The solution is to utilise a mix of technology and process improvement in a way that allows the company to redirect staffing resources to value-focused analytical activities while also reducing costs. Simple cost/benefit analyses can be developed around staff and manager time savings, reduced paper and storage needs and lower audit fees and travel costs.

Automated account reconciliation solutions

Commercially available reconciliation solutions streamline the reconciliation process, ensuring accurate results supported by the right documentation. Most software in this class is relatively inexpensive with benefits that far outweigh the cost for any size company.

One of the biggest differences between automated solutions and manual systems or spreadsheets is increased visibility. Automated software provides real-time status and metrics, with dashboards and reports that show what’s done, what is yet to be completed, what was late, what was rejected, and what’s at risk for all levels of the business’ operations.

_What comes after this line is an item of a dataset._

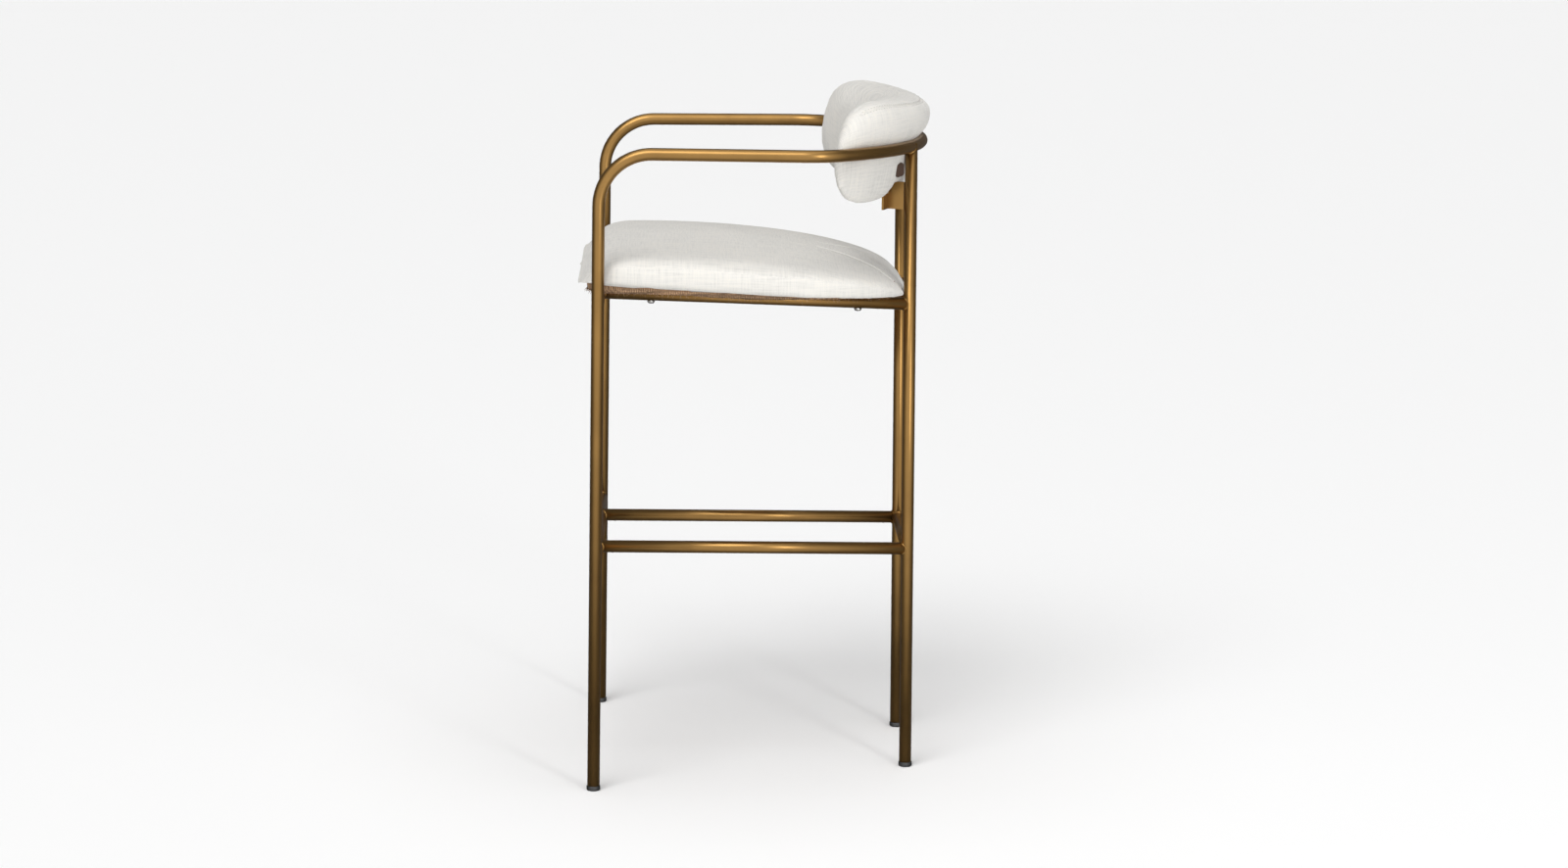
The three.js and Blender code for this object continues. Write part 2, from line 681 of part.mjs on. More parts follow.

Balance changes, new accounts, delinquencies and other risk-associated events can be monitored proactively. Email alerts are sent to the appropriate users before a situation becomes critical, giving a company valuable time to take any necessary actions.  

Productivity and efficiency increase as standardised templates with pre-defined formats allow reconcilers and managers to concentrate on content rather than form. Transaction matching functionality using a rules-based process speeds up the reconciliation of high volume accounts. In addition, auto-certifying low-risk accounts and pre-populating reconciliations with account balances, sub-ledger balances and certain reconciling items can considerably reduce a preparer’s time and effort.

Other byproducts of an automated solution include greater consistency, reduced operational costs, and reduced audit cost and risk.

What to look for
There are several account reconciliation software solutions on the market so it is important to discuss your precise needs with the vendor and to assess solutions carefully if you want the right software for your end of month process.

Start by considering what kind of software delivery model suits your business best. If you have a strong IT department, an on-premise deployment may present no problems. However, if IT resources are limited a software-as-a-service delivery model may be ideal.  

Whichever way you go, you’ll want a system that saves you time. Therefore, it must be intuitive, easy to use and easy to administer. To avoid retyping data, look for automated interfaces with your ERP system and other data sources.  

One big time-saving functionality is auto-certification of low risk accounts, such as a zero balance account that has had no activity. If the auditor requires a record that the accounts are indeed checked and reconciled, under certain criteria, a rules-driven process can create, pre-populate and then automatically certify the reconciliation. Some larger companies report successful auto-certification of 70 to 80 per cent of their overall accounts, resulting in enormous cost savings, satisfied auditors and less bored accountants.

Built-in role-based workflows speed the process at the same time as providing user guidance and an additional level of management control.

For data integrity, make sure numbers and documents can’t be changed after certification. This includes balances in sync with the general ledger and other data sources via automated interfaces. The system should also provide extensive dashboards and reporting.

Given the risks and errors inherent in a manual approach, it’s surprising that the use of spreadsheets for reconciliations has not yet become fully obsolete. An automated account reconciliation system replaces the manual process of updating a jumble of spreadsheets with a streamlined, controlled environment. The smart combination of this relatively new technology and kept-in-check process improvements ensures a faster, more controlled financial close while supporting greater confidence in financial results.